AHB: Hey, who the heck is writing these poems we see, that 'we' wrote, or someone else did? It is a question that seems both highly charged and overly concerned. How much thought does the process need? In my youth, I was just along for the ride, to take that writing moment and go with it. as I became more conscious of the results, I became more conscious of my process. times when I felt a charge in the writing but in reading over the work I'd wonder where the energy went (knowing it had to go somewhere). that's when one starts wanting to supplicate the Muse (in one conception of the act) or otherwise con sider the way the work is compelled. I wrote for a couple of years before I faced a reconsideration of what I was doing. Robert Grenier, as teacher (reckoning that this was before LANGUAGE poetry became branded), indicated a different attitude towards words and procedure. the lesson wasn't easy for me but I finally got around the inclination to say something. that is, I stopped cornering the work that was given me, at least not so much. so there is that accepting of transport that is the creative act, which is a trust in process. and a sense, as well, of ungripping every lesson learned. and my friend, the new work, or poem, comes along, a visit or implication. easily enough, I can forget this friend, as in: absence makes the heart grow fonder. thus my hard drive is full of works that I have not looked at since I wrote them. is it 10 or 15 minutes of life, the time I took writing, or does their potential live beyond my distance? of course they live on, perhaps to be seen again by reading eyes...

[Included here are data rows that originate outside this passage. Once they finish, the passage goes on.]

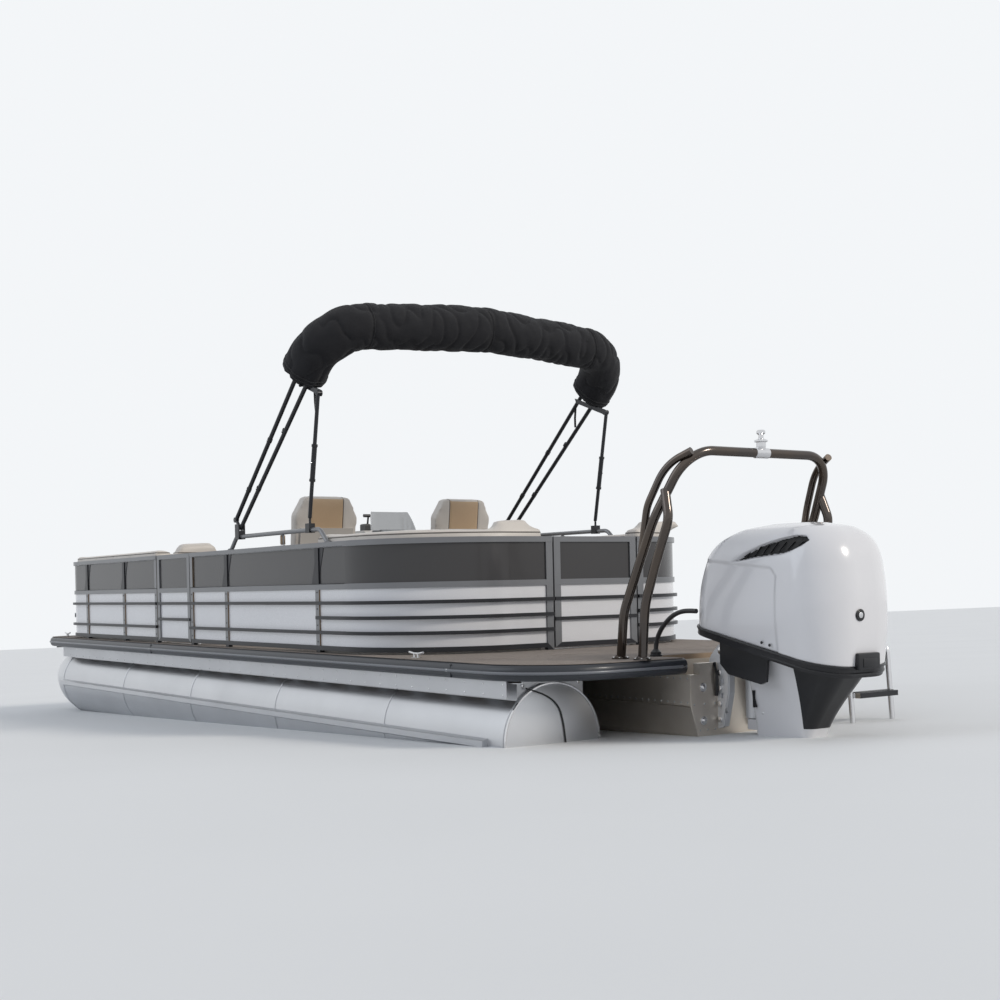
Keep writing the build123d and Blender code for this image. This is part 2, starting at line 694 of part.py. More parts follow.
def canopy_boot():
    """The rolled cover that holds the folded canopy round the top of its bows."""
    path = arch_path(BOOT_START, (0, 0))
    start = Plane(origin=path @ 0, z_dir=path % 0, x_dir=(0, 1, 0))
    boot = sweep(start * Ellipse(BOOT_DEPTH / 2, BOOT_HEIGHT / 2), path=path)
    for bow in BOWS:
        boot = boot - bow_tube(bow, BOW_TUBE / 2 + BOOT_CLEARANCE)
    for side in (1, -1):
        boot = boot - link_plate(side, BOOT_CLEARANCE * 3)
    return boot


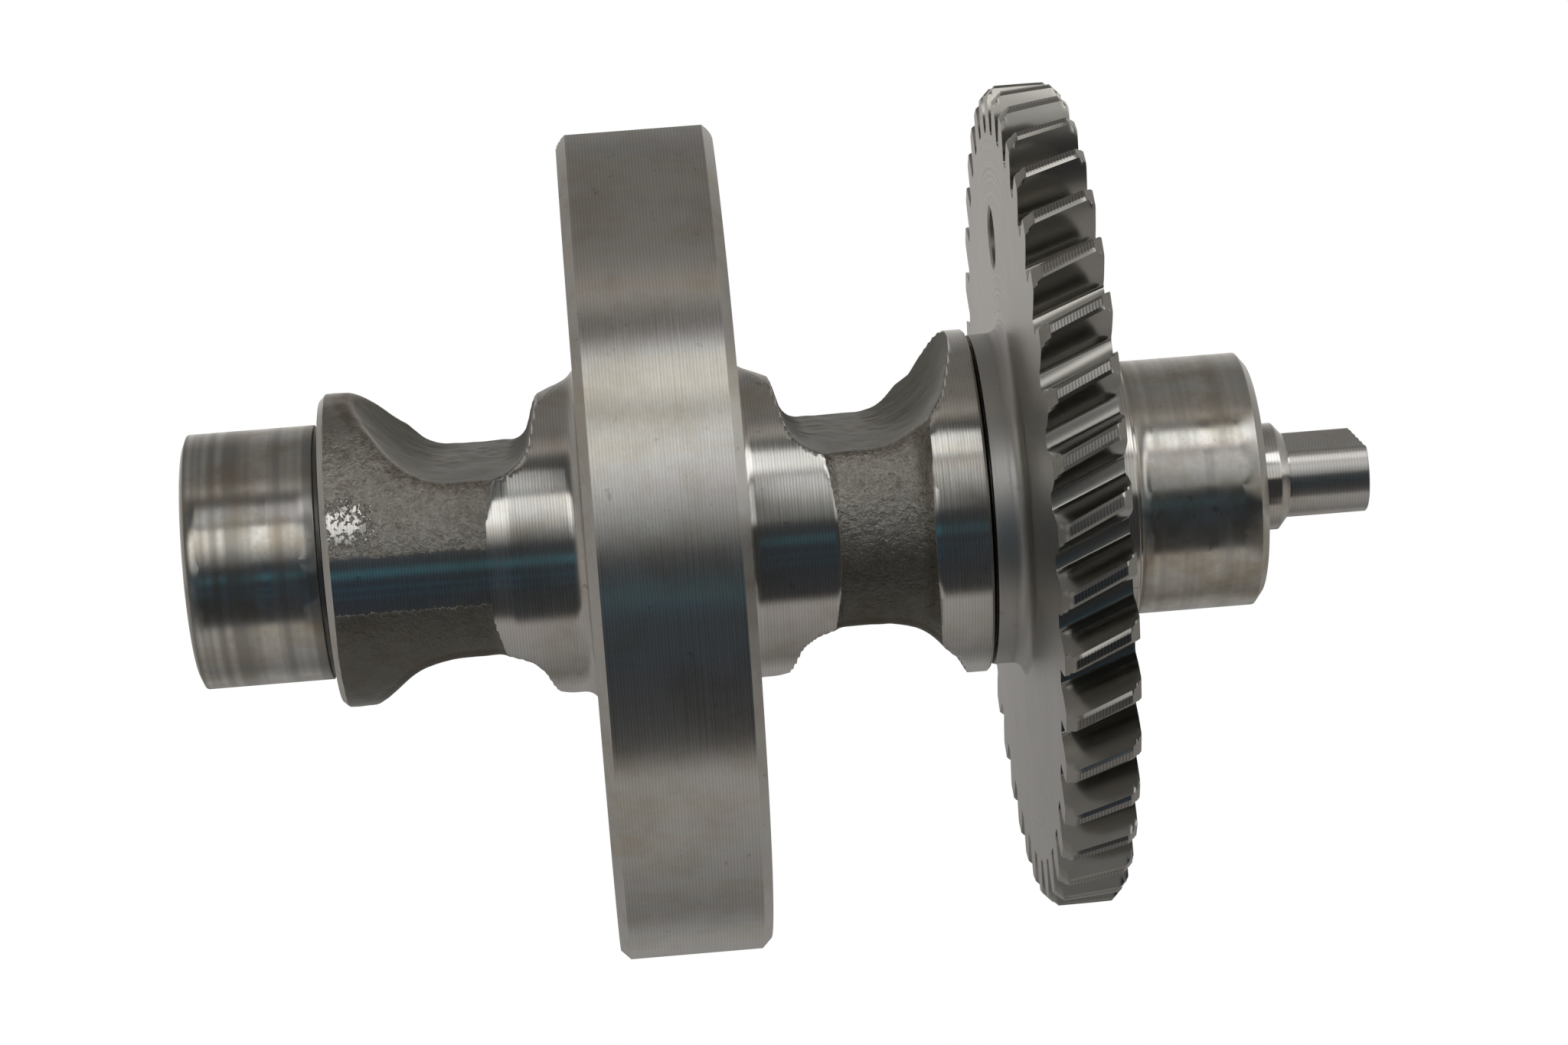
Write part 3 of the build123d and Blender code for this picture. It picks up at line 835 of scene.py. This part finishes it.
# %% [markdown]
# ## One method for every node
#
# A node's settings decide which of its sockets are in use, so they are set before its inputs. An input is
# either linked to a wire or given a plain value.


# %% Nodes
class Finish:
    """A material or world tree. Its node method is the only place where nodes are made."""

    def __init__(self, owner):
        owner.use_nodes = True
        self.tree = owner.node_tree
        self.tree.nodes.clear()

    def node(self, kind, settings=None, out=0, **inputs):
        """Adds a node, sets its settings first, then its inputs: i0, i1... by place, others by name. Gives
        back the output of that name or place."""
        made = self.tree.nodes.new(kind)
        for key, value in (settings or {}).items():
            if key == "stops":
                ramp = made.color_ramp
                while len(ramp.elements) < len(value):
                    ramp.elements.new(0.5)
                for element, (place, colour) in zip(ramp.elements, value):
                    element.position, element.color = place, (*colour, 1.0)
            else:
                setattr(made, key, value)
        for key, value in inputs.items():
            place = int(key[1:]) if key[0] == "i" and key[1:].isdigit() else key.replace("_", " ")
            target = made.inputs[place]
            if isinstance(value, Wire):
                self.tree.links.new(value.socket, target)
            else:
                target.default_value = value
        return Wire(self, made.outputs[out]) if made.outputs else made

    def mix(self, share, first, second):
        """Colour between first and second, which are wires or red, green, blue. A Mix node has its factor at
        place 0, its two colours at 6 and 7, and its colour result at 2."""
        first, second = (paint if isinstance(paint, Wire) else (*paint, 1.0) for paint in (first, second))
        return self.node("ShaderNodeMix", {"data_type": "RGBA"}, out=2, i0=share, i6=first, i7=second)


# %% [markdown]
# ## Places on the metal
#
# Most patterns of this part follow the lathe, so they are read from the height, from the distance to the
# axis and from the angle round it. These come from Object coordinates, which stay with the piece when it
# moves.


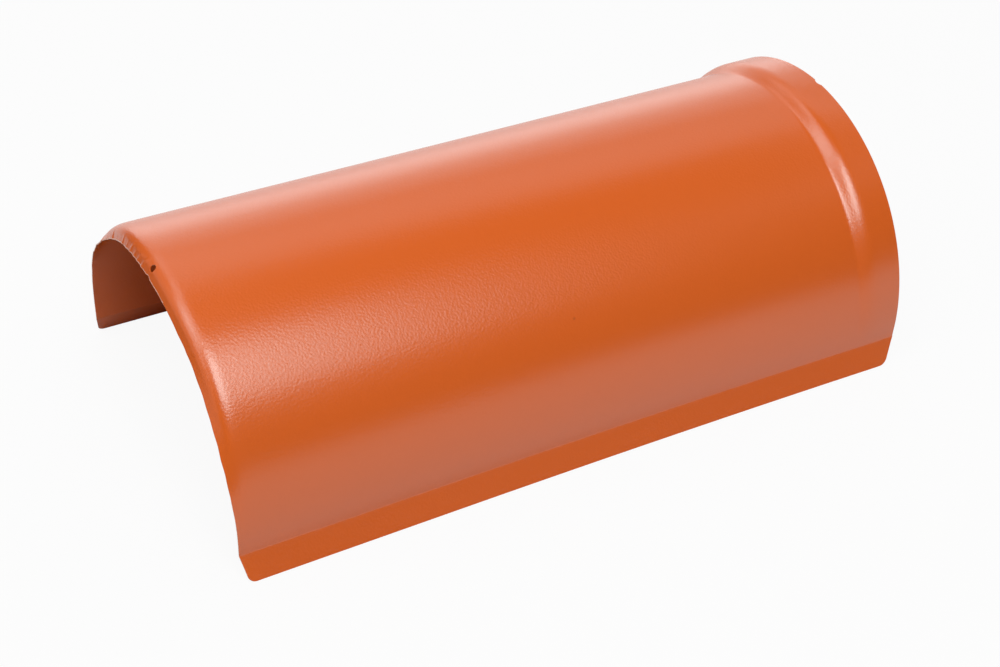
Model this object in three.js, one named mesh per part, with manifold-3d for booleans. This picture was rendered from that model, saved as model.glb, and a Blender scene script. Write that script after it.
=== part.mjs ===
// Half-round ridge cap, pressed from one piece of thin colour-coated steel sheet.
//
// The cap is an arch that covers the ridge of a roof. A drip flange is folded outwards along each long
// side. The narrow end, the spigot, turns in over a rounded shoulder and has the fixing hole in its crest.
// The wide end, the socket, is swaged up into a collar that laps over the spigot of the next cap.
//
// Frame, in millimetres: X runs along the ridge, from the spigot end at -X to the socket end at +X.
// Y is across, Z is up, and the origin is on the ground under the middle of the cap.

import * as THREE from "three";
import * as BufferGeometryUtils from "three/addons/utils/BufferGeometryUtils.js";
import Module from "manifold-3d";

// ---- driving dimensions -------------------------------------------------------------------------------

const sheet = 0.5;                // thickness of the coated steel

const length = 400;               // along the ridge, over both ends
const spigotFootWidth = 217.4;    // over the drip flanges, where the sides are parallel
const socketFlare = 3.6;          // how far each side bows out towards the socket
const straightLength = 121;       // stretch from the spigot end where the sides are parallel
const crestHeight = 123.15;       // ground to the crest of the body
const crestFall = 0.4;            // the body's crest comes down by this where the sides bow out

const flangeRun = 6.95;           // drip flange, how far it leans out
const flangeHeight = 13.6;        // drip flange, ground to fold line
const foldRadius = 1.5;           // bend between wall and flange
const flangeCornerRadius = 3.5;   // rounded corners of the flange
const spigotWallSetback = 1.2;    // the walls stop this short of the spigot end, which the crest reaches
const spigotFlangeTrim = 2.4;     // the flange's spigot end is cut back by this at its foot
const socketFlangeTrim = 7.95;    // the flange's socket end is cut back by this at its foot

const shoulderArc = 12.2;         // length of sheet in the rounded shoulder at the spigot end
const shoulderTightening = 2.7;   // how fast the shoulder's bend tightens towards the lip: 1 is an even bend
const lipLength = 3.9;            // length of sheet in the flat lip beyond the shoulder
const lipAngle = 63.3;            // degrees that the lip turns in at the crest
// Degrees round from the crest where the lip begins to open out, and where it has died out. The press has
// carried it further down on the right side of the ridge.
const lipFade = { left: { from: 28, to: 75 }, right: { from: 29, to: 90 } };

const collarRise = 4.3;           // the collar's arch stands this much higher than the body's
const collarStep = 0.3;           // and is this much bigger in radius
const collarHaunch = 0.7;         // and bulges by this half-way down each side
const collarLength = 14.8;        // full-height collar at the socket end
const swageLength = 13.2;         // S-shaped step between the body and the collar
const swageLead = 1.6;            // the step is steepest a little before its middle: 1 is an even one

const holeDiameter = 4;           // fixing hole in the shoulder, at the crest
const holeFromRim = 5.6;          // rim to the middle of the hole, along the sheet
const spigotNotch = { width: 4.5, depth: 0.7 };   // shallow round sighting notch in the rim, at the crest
const socketNotch = { width: 6, depth: 1.1 };     // the same at the other end
// The punch stood a little to the right of the crest. Both are measured round the arch.
const punchOffset = { spigot: 4.6, socket: 2.6 };

// ---- how finely the curved sheet is faceted -----------------------------------------------------------

const archFacets = 26;            // from the crest to the foot of the arch, on each side
const foldFacets = 4;
const cornerFacets = 5;
const lipFacets = 2;
const shoulderFacets = 7;
const shoulderSteps = 24;         // short steps that add up to a place on the shoulder or the lip
const straightFacets = 3;
const bowedFacets = 7;
const swageFacets = 10;
const collarFacets = 2;
const roundFacets = 24;           // round the hole and the notch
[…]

I will now include a poem that you posted recently on the Wryting list (our practice field?). it shows your interest in alchemy. I've tussled with Jung enough to see thru the muddling haze that surrounds the subject, and remembering that Isaac Newton probably wrote more on alchemy than on any subject. a philosophical conception, let us say. I think you hit the nail on the head, tho it is not a nail and it has no head.

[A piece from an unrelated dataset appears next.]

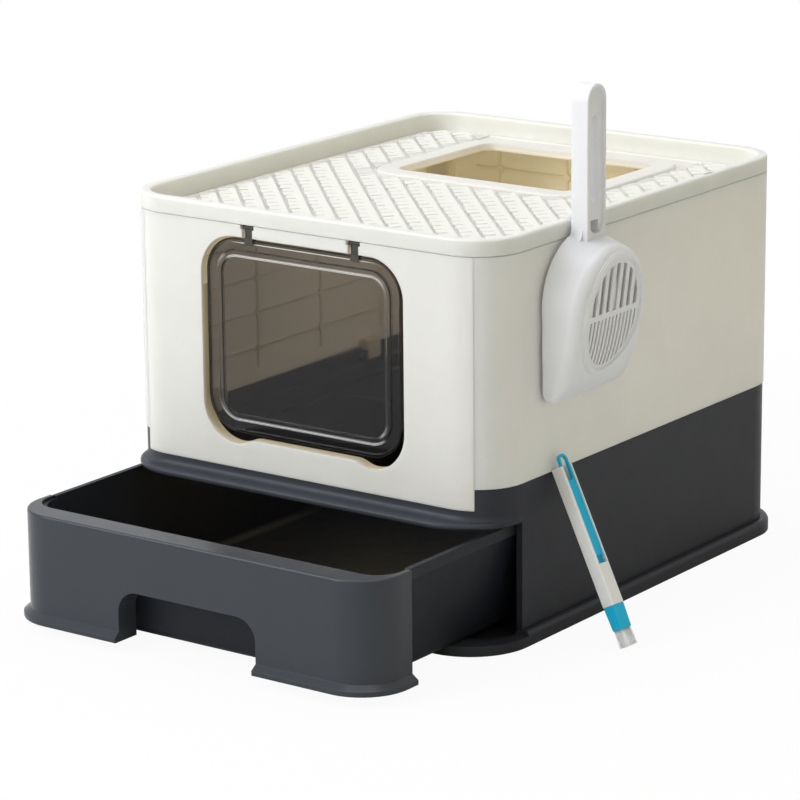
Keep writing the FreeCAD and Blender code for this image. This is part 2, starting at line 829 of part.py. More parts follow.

A substance that passes through the fire (that is to say, the line) becomes metaphorical. As most of the Sulphur turns metaphorical, the incombustible Mercury remains (often still garmented with combustible Sulphur) as a liquid Salt or a celestial Salt, or both. The Salt in the ashes is its fixed counterpart. It may be inferred from an entire reading of Percy Bysshe Shelley's A Defence of Poetry that what is commonly referred to as "Spirit of Philosophical Wine"(the delineable metaphor), and also as the "Secret Fire" (the readable metaphor), and also still the "Alkahest" (the destructive, or the audible metaphor) will, by itself or containing the tinctures or Salts of various subjects, when burned, produce this type of volatile Mercurial Salt as an exalted fixed remainder. The volatile is for a health of an entire reading, the fixed is for transmutation of metals.

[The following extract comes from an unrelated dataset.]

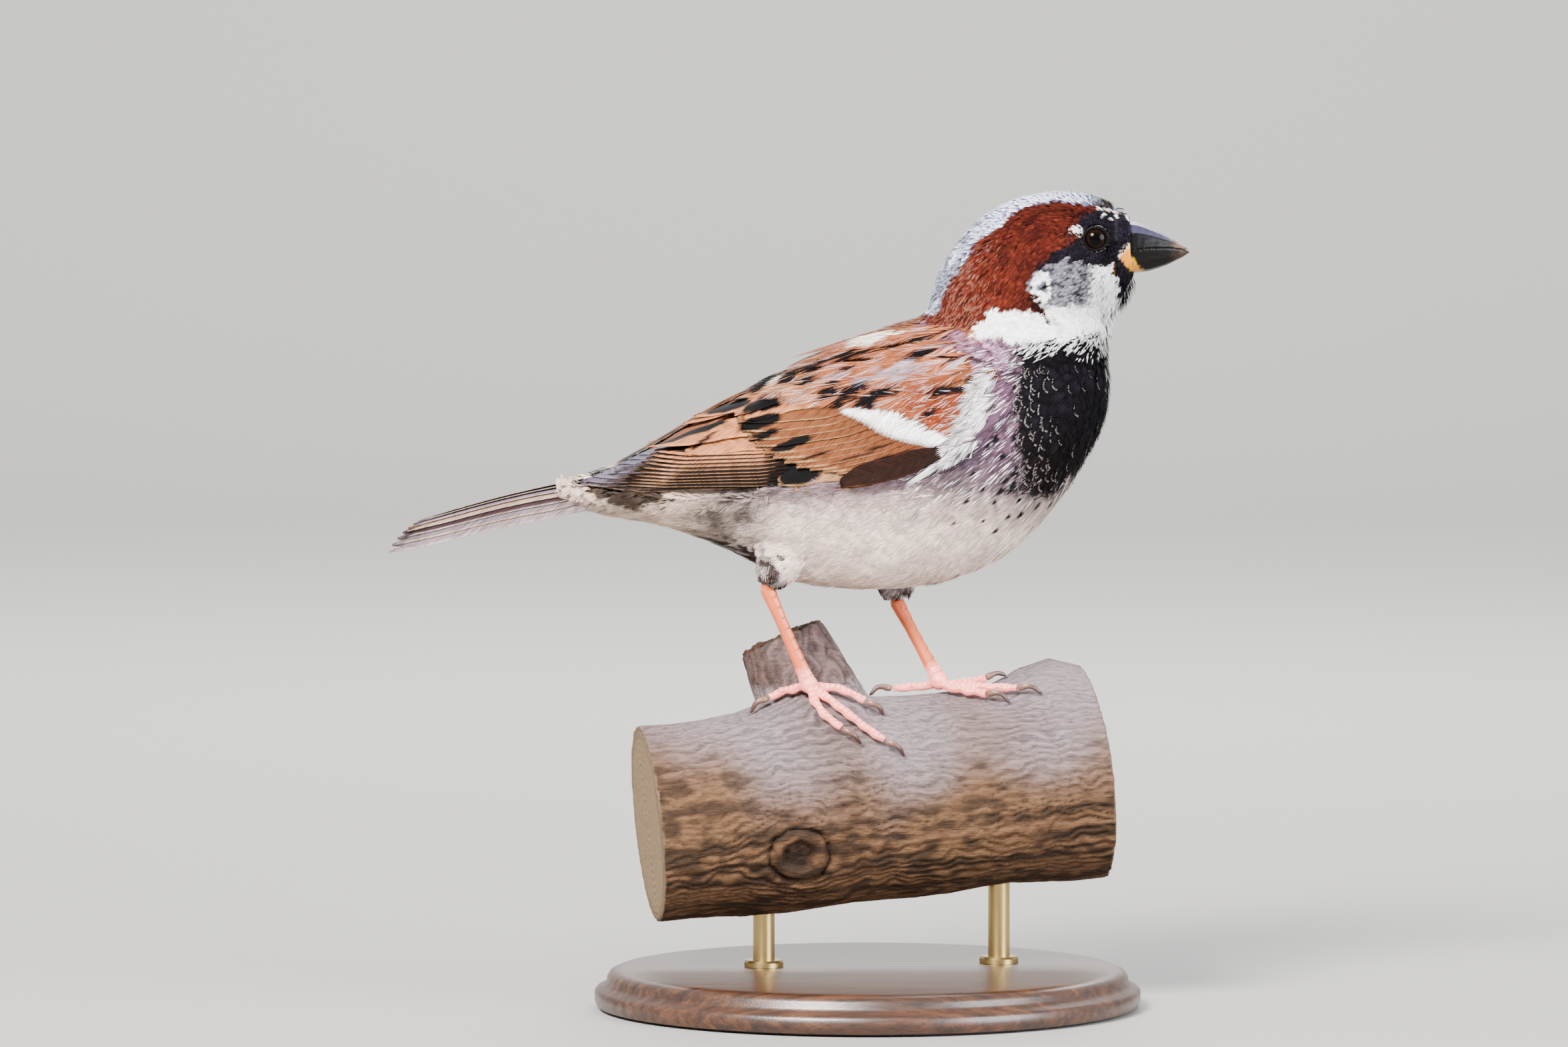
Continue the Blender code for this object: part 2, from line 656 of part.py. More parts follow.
def main():
    clear_scene()
    parts = new_collection("house_sparrow")
    cutters = new_collection("cutters", hidden=True)
    whole = whole_body(cutters)
    wing_cutters = wings(parts, cutters)
    slot = tail(parts, cutters)
    regions = {
        "head": [half_space("above_neck", NECK_TOP, True, GAP / 2, cutters)],
        "neck": [
            half_space("below_head", NECK_TOP, False, GAP / 2, cutters),
            half_space("above_trunk", NECK_BASE, True, GAP / 2, cutters),
        ],
        "trunk": [half_space("below_neck", NECK_BASE, False, GAP / 2, cutters)],
    }
    taken = {
        "head": [
            bill("bill_cutter", (1, -1), GAP, cutters),
            eyeball("eye_cutter_left", 1, GAP, cutters),
            eyeball("eye_cutter_right", -1, GAP, cutters),
        ],
        "neck": wing_cutters,
        "trunk": wing_cutters + [slot],
    }
    looks = {"head": "plumage_head", "neck": "plumage_head", "trunk": "plumage_under"}
    for name, blocks in regions.items():
        piece = place(f"{name}_form", whole.data.copy(), cutters)
        for block in blocks:
            boolean(piece, block, "INTERSECT")
        for cutter in taken[name]:
            boolean(piece, cutter, "DIFFERENCE")
        baked(piece, name, parts, looks[name])
    bill("bill_upper", (1,), 0.0, parts, "horn")
    bill("bill_lower", (-1,), 0.0, parts, "horn")
    eyeball("eye_left", 1, 0.0, parts, "eye")
    eyeball("eye_right", -1, 0.0, parts, "eye")
    branch = perch(parts, cutters)
    stand(parts, cutters)
    ground = Ground(branch)
    grown = place("flesh_with_room", whole.data.copy(), cutters)
    room = grown.modifiers.new("room", "DISPLACE")
    room.strength = GAP * MM
    room.mid_level = 0.0
    for side_name in FEET:
        leg(side_name, ground, grown, parts, cutters)
    for helper in cutters.objects:
        helper.hide_render = True
        helper.display_type = "WIRE"


main()
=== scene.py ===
import math

import bmesh
import bpy
import numpy as np
from mathutils import Matrix, Vector, noise
from mathutils.bvhtree import BVHTree


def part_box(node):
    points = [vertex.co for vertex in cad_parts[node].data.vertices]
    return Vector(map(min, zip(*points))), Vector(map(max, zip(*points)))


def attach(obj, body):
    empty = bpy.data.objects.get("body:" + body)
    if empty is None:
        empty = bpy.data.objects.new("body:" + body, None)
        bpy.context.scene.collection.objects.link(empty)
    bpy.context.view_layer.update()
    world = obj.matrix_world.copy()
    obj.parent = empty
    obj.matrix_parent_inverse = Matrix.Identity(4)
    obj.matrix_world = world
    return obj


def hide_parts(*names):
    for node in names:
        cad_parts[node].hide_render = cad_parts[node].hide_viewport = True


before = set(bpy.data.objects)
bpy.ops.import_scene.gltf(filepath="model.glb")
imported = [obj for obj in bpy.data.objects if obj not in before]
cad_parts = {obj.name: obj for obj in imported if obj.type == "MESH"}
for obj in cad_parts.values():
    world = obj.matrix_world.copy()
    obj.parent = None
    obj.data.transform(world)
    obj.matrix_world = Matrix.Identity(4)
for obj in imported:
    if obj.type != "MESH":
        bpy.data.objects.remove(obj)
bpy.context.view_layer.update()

# ================================================================ display base
# A round base turned from dark walnut, 100 mm across, oiled and waxed. The bird's perch stands on it.
# Made as a disc with an eased lower edge, a cove and a rounded upper edge.

MM = 0.001
BASE_TOP = 7.0


def srgb(code, alpha=1.0):
    """An sRGB hex colour as linear numbers."""
    parts = [int(code[i : i + 2], 16) / 255 for i in (1, 3, 5)]
    return [((c + 0.055) / 1.055) ** 2.4 if c > 0.04045 else c / 12.92 for c in parts] + [alpha]


def new_material(name, roughness, **sockets):
    """A Principled material with its fixed values set on the shader's own sockets."""
    made = bpy.data.materials.new(name)
    made.use_nodes = True
    shader = made.node_tree.nodes["Principled BSDF"]
    shader.inputs["Roughness"].default_value = roughness
    for socket, value in sockets.items():
        shader.inputs[socket.replace("_", " ")].default_value = value
    return made, shader


def add(material, kind, settings=None, stops=(), **links):
    """Adds a node with its settings, a ramp's (place, colour) stops, and its inputs by name or index."""
    node = material.node_tree.nodes.new(kind)
    for key, value in (settings or {}).items():
        setattr(node, key, value)
    for i, (spot, colour) in enumerate(stops):
        stop = node.color_ramp.elements[i] if i < 2 else node.color_ramp.elements.new(spot)
        stop.position = spot
        stop.color = colour
    for key, value in links.items():
        by_index = key[0] == "i" and key[1:].isdigit()
        socket = node.inputs[int(key[1:]) if by_index else key.replace("_", " ")]
        if isinstance(value, bpy.types.NodeSocket):
            material.node_tree.links.new(value, socket)
        else:
            socket.default_value = value
    return node


def connect(material, shader, **sockets):
    """Links each socket's value to the shader."""
    for name, value in sockets.items():
        material.node_tree.links.new(value, shader.inputs[name.replace("_", " ")])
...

You, reader, can go about crying in your nakedness for the burning through the line, but the burning through the line is done after the vestal stage of an entire reading, which does not occur before the mortification of the atramentous stage, which is not enjoyed by jumping up and down. Beware the eating of the burning through the line, for where will its Sibylline clouds lead you? Only back to lead; beware, reader; you will poison yourself beyond repair.